Work to complete: Your task is to output the data exactly as it stands.
★ ★ ★ ★
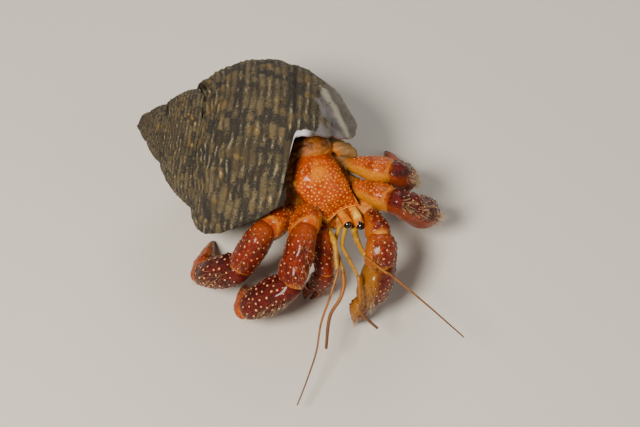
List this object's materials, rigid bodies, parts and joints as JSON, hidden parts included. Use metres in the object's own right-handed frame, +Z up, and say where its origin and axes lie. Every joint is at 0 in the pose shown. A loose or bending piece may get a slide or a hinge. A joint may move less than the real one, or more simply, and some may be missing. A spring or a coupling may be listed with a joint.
{
  "type": "land hermit crab in a turban shell",
  "caption": "Still, life-size land hermit crab standing on its leg tips, with a worn, coiled turban shell on its back and long bent feelers.",
  "frame": {"origin": "on the floor, under the middle of the bounding box", "axes": "+Z up; the crab faces -Y and about 28 degrees towards +X, with its head down; the pointed end of the shell points to -X; the tail and the top of the shell lie towards +Y"},
  "size_m": [0.0626, 0.0678, 0.0335],
  "materials": {
    "claw_plate": "satin",
    "cornea": "gloss",
    "eyestalk": "gloss",
    "feeler": "satin",
    "feeler_base": "satin",
    "joint_skin": "satin",
    "leg_plate": "satin",
    "leg_tip": "satin",
    "mouthpart": "satin",
    "shell": "matte",
    "shield": "gloss",
    "soft_skin": "satin",
    "upper_leg_plate": "satin"
  },
  "bodies": {
    "root": {"shell": "shell", "cornea_right": "cornea", "eyestalk_right": "eyestalk", "cornea_left": "cornea", "eyestalk_left": "eyestalk", "shield": "shield", "thorax": "soft_skin", "hind_carapace": "soft_skin", "abdomen": "soft_skin", "maxilliped_right": "mouthpart", "maxilliped_left": "mouthpart", "antenna_right_base": "feeler_base", "antenna_right_whip": "feeler", "antenna_left_base": "feeler_base", "antenna_left_whip": "feeler", "antennule_right_base": "feeler_base", "antennule_right_whip": "feeler", "antennule_left_base": "feeler_base", "antennule_left_whip": "feeler", "leg2_right_coxa": "joint_skin", "leg2_right_merus": "upper_leg_plate", "leg2_right_carpus": "leg_plate", "leg2_right_propodus": "leg_plate", "leg2_right_dactyl": "leg_tip", "leg3_right_coxa": "joint_skin", "leg3_right_merus": "upper_leg_plate", "leg3_right_carpus": "leg_plate", "leg3_right_propodus": "leg_plate", "leg3_right_dactyl": "leg_tip", "leg2_left_coxa": "joint_skin", "leg2_left_merus": "upper_leg_plate", "leg2_left_carpus": "leg_plate", "leg2_left_propodus": "leg_plate", "leg2_left_dactyl": "leg_tip", "leg3_left_coxa": "joint_skin", "leg3_left_merus": "upper_leg_plate", "leg3_left_carpus": "leg_plate", "leg3_left_propodus": "leg_plate", "leg3_left_dactyl": "leg_tip", "claw_right_coxa": "joint_skin", "claw_right_merus": "claw_plate", "claw_right_carpus": "claw_plate", "claw_right_finger": "claw_plate", "claw_right_palm": "claw_plate", "claw_left_coxa": "joint_skin", "claw_left_merus": "claw_plate", "claw_left_carpus": "claw_plate", "claw_left_finger": "claw_plate", "claw_left_palm": "claw_plate", "leg4_left": "soft_skin", "leg4_right": "soft_skin"}
  },
  "joints": []
}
★ ★ ★ ★
Solved exercise:
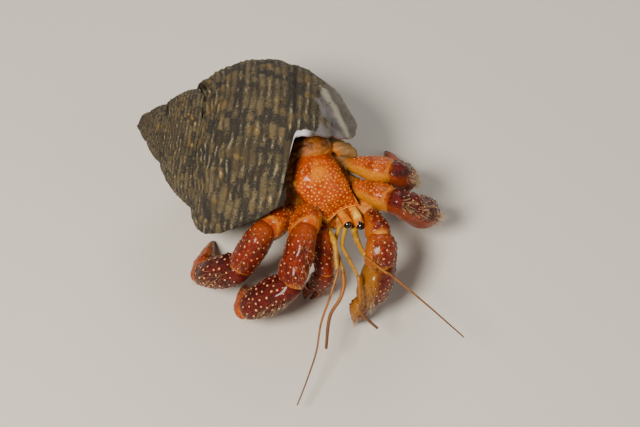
List this object's materials, rigid bodies, parts and joints as JSON, hidden parts included. Use metres in the object's own right-handed frame, +Z up, and say where its origin and axes lie. Every joint is at 0 in the pose shown. A loose or bending piece may get a slide or a hinge. A joint may move less than the real one, or more simply, and some may be missing. A spring or a coupling may be listed with a joint.
{
  "type": "land hermit crab in a turban shell",
  "caption": "Still, life-size land hermit crab standing on its leg tips, with a worn, coiled turban shell on its back and long bent feelers.",
  "frame": {"origin": "on the floor, under the middle of the bounding box", "axes": "+Z up; the crab faces -Y and about 28 degrees towards +X, with its head down; the pointed end of the shell points to -X; the tail and the top of the shell lie towards +Y"},
  "size_m": [0.0626, 0.0678, 0.0335],
  "materials": {
    "claw_plate": "satin",
    "cornea": "gloss",
    "eyestalk": "gloss",
    "feeler": "satin",
    "feeler_base": "satin",
    "joint_skin": "satin",
    "leg_plate": "satin",
    "leg_tip": "satin",
    "mouthpart": "satin",
    "shell": "matte",
    "shield": "gloss",
    "soft_skin": "satin",
    "upper_leg_plate": "satin"
  },
  "bodies": {
    "root": {"shell": "shell", "cornea_right": "cornea", "eyestalk_right": "eyestalk", "cornea_left": "cornea", "eyestalk_left": "eyestalk", "shield": "shield", "thorax": "soft_skin", "hind_carapace": "soft_skin", "abdomen": "soft_skin", "maxilliped_right": "mouthpart", "maxilliped_left": "mouthpart", "antenna_right_base": "feeler_base", "antenna_right_whip": "feeler", "antenna_left_base": "feeler_base", "antenna_left_whip": "feeler", "antennule_right_base": "feeler_base", "antennule_right_whip": "feeler", "antennule_left_base": "feeler_base", "antennule_left_whip": "feeler", "leg2_right_coxa": "joint_skin", "leg2_right_merus": "upper_leg_plate", "leg2_right_carpus": "leg_plate", "leg2_right_propodus": "leg_plate", "leg2_right_dactyl": "leg_tip", "leg3_right_coxa": "joint_skin", "leg3_right_merus": "upper_leg_plate", "leg3_right_carpus": "leg_plate", "leg3_right_propodus": "leg_plate", "leg3_right_dactyl": "leg_tip", "leg2_left_coxa": "joint_skin", "leg2_left_merus": "upper_leg_plate", "leg2_left_carpus": "leg_plate", "leg2_left_propodus": "leg_plate", "leg2_left_dactyl": "leg_tip", "leg3_left_coxa": "joint_skin", "leg3_left_merus": "upper_leg_plate", "leg3_left_carpus": "leg_plate", "leg3_left_propodus": "leg_plate", "leg3_left_dactyl": "leg_tip", "claw_right_coxa": "joint_skin", "claw_right_merus": "claw_plate", "claw_right_carpus": "claw_plate", "claw_right_finger": "claw_plate", "claw_right_palm": "claw_plate", "claw_left_coxa": "joint_skin", "claw_left_merus": "claw_plate", "claw_left_carpus": "claw_plate", "claw_left_finger": "claw_plate", "claw_left_palm": "claw_plate", "leg4_left": "soft_skin", "leg4_right": "soft_skin"}
  },
  "joints": []
}